Compositional Zero-shot Learning (CZSL) aims to recognize novel concepts
composed of known knowledge without training samples. Standard CZSL either
identifies visual primitives or enhances unseen composed entities, and as a
result, entanglement between state and object primitives cannot be fully
utilized. Admittedly, vision-language models (VLMs) could naturally cope with
CZSL through tuning prompts, while uneven entanglement leads prompts to be
dragged into local optimum. In this paper, we take a further step to introduce
a novel Disentangled and Recurrent Prompt Tuning framework termed DRPT to
better tap the potential of VLMs in CZSL. Specifically, the state and object
primitives are deemed as learnable tokens of vocabulary embedded in prompts and
tuned on seen compositions.
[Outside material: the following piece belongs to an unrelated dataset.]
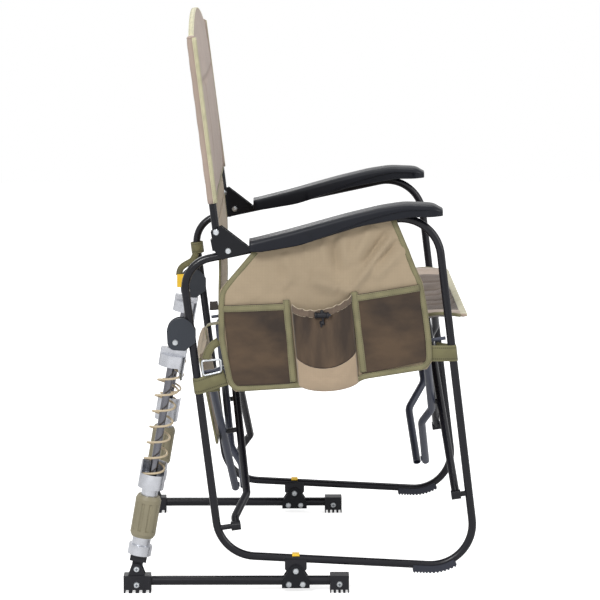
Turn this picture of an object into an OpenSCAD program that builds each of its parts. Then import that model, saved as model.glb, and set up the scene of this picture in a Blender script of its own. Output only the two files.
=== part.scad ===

Instead of jointly tuning state and object, we
devise a disentangled and recurrent tuning strategy to suppress the traction
force caused by entanglement and gradually optimize the token parameters,
leading to a better prompt space. Notably, we develop a progressive fine-tuning
procedure that allows for incremental updates to the prompts, optimizing the
object first, then the state, and vice versa. Meanwhile, the optimization of
state and object is independent, thus clearer features can be learned to
further alleviate the issue of entangling misleading optimization. Moreover, we
quantify and analyze the entanglement in CZSL and supplement entanglement
rebalancing optimization schemes. DRPT surpasses representative
state-of-the-art methods on extensive benchmark datasets, demonstrating
superiority in both accuracy and efficiency